Psychiatric Hospital Design and Security – Part Two


By Dr David Laing Dawson

Century Manor built in 1876 as the Hamilton Asylum for the Insane

There have been many reformers in the history of mental illness treatment: Phillipe Pinel cutting the chains of the insane locked in Bicetre in 1796. William Tuke, 1792, founding The Retreat, in York. Benjamin Rush and the Moral Treatment pioneers from the late 1700’s. Dorothea Dix actively promoting more treatment facilities through the same period. And long before that Ahmed ibn Sahl al-Balkhi (850-934) within the Islamic Faith.

More recently the publication (1963) of More for the Mind by the Tyhurst Committee of the Canadian Mental Health Association on psychiatric services in Canada: “Mental illness should be dealt with in precisely the same organizational, administrative and professional framework as physical illness”. Tyhurst is the same psychiatrist who contributed to the design of the Psychiatric wards of the new hospital on the UBC campus, opened in 1969.

But it also becomes clear, looking at the realities of institutional psychiatric treatment over the past 300 years, that how we view and treat people suffering from severe mental illness, and the design and function of our institutions, ultimately depend more on economics, politics, the preoccupations and social forces of the time, than on any single person’s ideas.

The reforms of Pinel and Rush coincide with the ideas fostered by the French and American Revolutions. As our cities grew in size, roughness and clamour, the Moral Treatment era sprung from a combination of new psychological thought, religion, and nostalgia for the rural life.

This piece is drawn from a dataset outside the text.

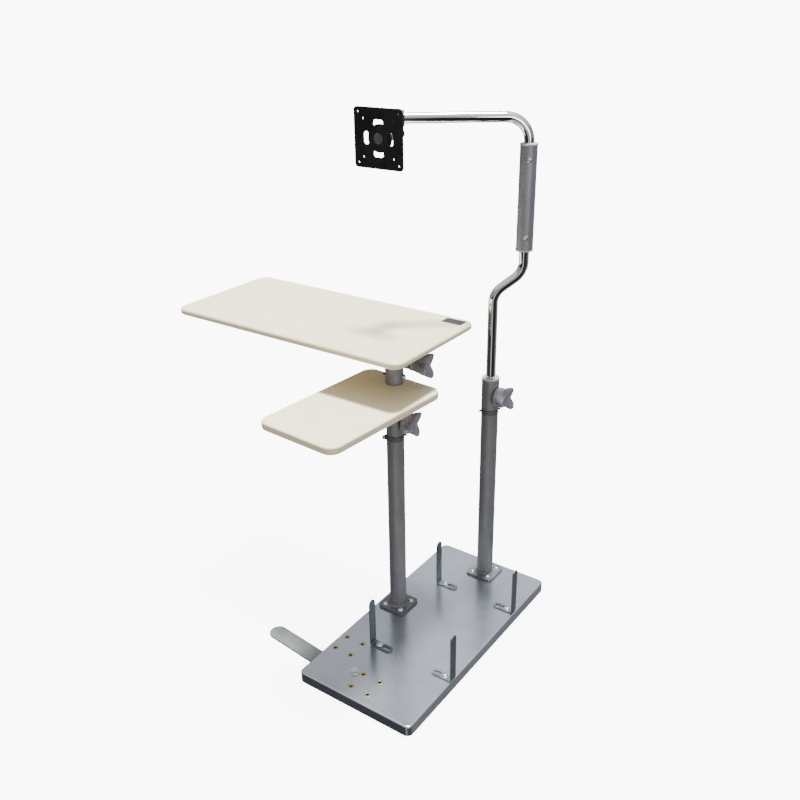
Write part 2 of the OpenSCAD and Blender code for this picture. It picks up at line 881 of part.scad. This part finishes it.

Unfortunately the industrial revolution sealed the fate of those Moral Treatment Institutions, which started as large Manor Houses, built in the countryside where the inmates and staff and the Superintendent ate together, prayed together, followed healthy routines of sleeping, working, prayer, rest, and eating.

With the industrial revolution immigrants arrived, cities grew, workhouses and poor houses proliferated, and the small buildings of the moral treatment era were expanded and expanded. With the same architectural inspiration as prisons, wings were added to left and right, and then from those corners to form a U shape and often then finished at the back to form a rectangle with a large courtyard in the middle. As these institutions grew conditions deteriorated and security became a prime motive. By the turn of the century (1900) the number of patients who were discharged from any American Asylum, dropped to a tiny percent. To be admitted to an asylum was often for life.

After the First World War public interest in the conditions inside our mental hospitals increased, at least in part because of the number of hospitalized veterans. In the mental hospital in Hamilton, Ontario, “airing courts” and vocational programs were added for the patients. These reforms and more humanitarian attitudes coincided with suffrage for women and child protection laws being enacted.

With the depression and the “dirty thirties” into the 40’s the mental hospitals are forgotten once again, and in many, conditions deteriorate. The only effective treatment available is the newly discovered ECT. It actually works for severe depression and psychosis but as with all medical discoveries it becomes overused. On the other hand, as a colleague once pointed out to me, these asylums with their own farms and kitchens were some of the few places in those years where one could be guaranteed a bed and three meals a day.

After the Second World War, again with many veterans being admitted to mental hospitals, public interest in the conditions in these hospitals increased. And finally, medications that actually work for psychosis, mania, and depression are introduced in the late 50’s. These are good economic times, and new attitudes evolve with a renewed interest in human rights and human dignity.